Deswegen müssen nun Verteilnetzbetreiber und Messstellenbetreiber sicherstellen, dass ihr Teil der Steuerungskette funktioniert. Die Ergebnisse werden durch die Übertragungsnetzbetreiber eingesammelt und einmal im Jahr veröffentlicht. Der erste Bericht Ende 2025 wird aus meiner Sicht einige Versäumnisse der Vergangenheit aufzeigen. Einige Netzbetreiber werden zeitnah Technik nachrüsten müssen.

Weiterentwicklung Smart-Meter-Rollout

e.b.: Wie wird sich der Smart-Meter-Rollout die nächsten fünf Jahre entwickeln und wann dürfen wir das nächste Gutachten/Monitoring erwarten?
Sören Patzack: Ich bin optimistisch: Ich glaube, dass wir das 20%-Ziel im Mittel dieses Jahr erreichen, und wir in den nächsten Jahren über 2 Millionen intelligente Messsysteme je Jahr in die Netze bekommen. Beim Steuerungsrollout ist mein Optimismus etwas gedämpfter, Messstellenbetreiber müssen Steuern über das intelligente Messsystem nun stark priorisieren.

Das größte Risiko für den Erfolg: Wir können uns keine Unsicherheit bei den Rahmenbedingungen mehr leisten. Die Diskussion über alternative Architekturen ist aus meiner Sicht Gift – sie droht, den aktuellen Fortschritt auszubremsen. Ja, wir als Branche sind zu spät losgelaufen– aber jetzt laufen wir, werden monatlich schneller, und die gesteckten Ziele sind in Sichtweite. Der Rollout wird das Gesamtsystem deutlich günstiger machen.

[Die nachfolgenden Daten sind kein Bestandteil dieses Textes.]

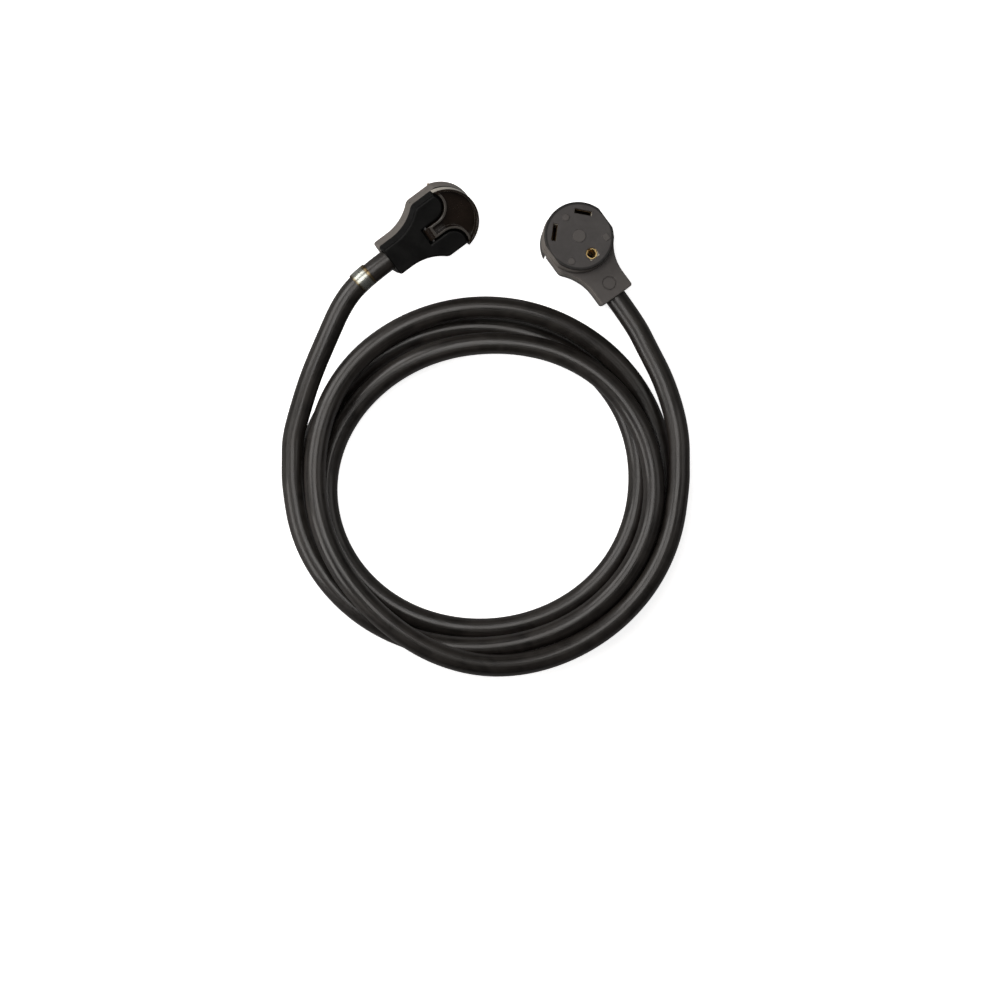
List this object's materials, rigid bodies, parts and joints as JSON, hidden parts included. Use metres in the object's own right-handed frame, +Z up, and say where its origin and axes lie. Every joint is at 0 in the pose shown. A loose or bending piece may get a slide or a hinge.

Auf die Frage nach dem nächsten Gutachten möchte ich ganz neutral mit einem Blick ins Gesetz antworten: § 48 MsbG definiert, dass mindestens alle 4 Jahre Bericht durch das Bundeswirtschaftsministerium zu erstatten ist. Bis dahin wird der Rollout sehr, sehr viel weiter sein.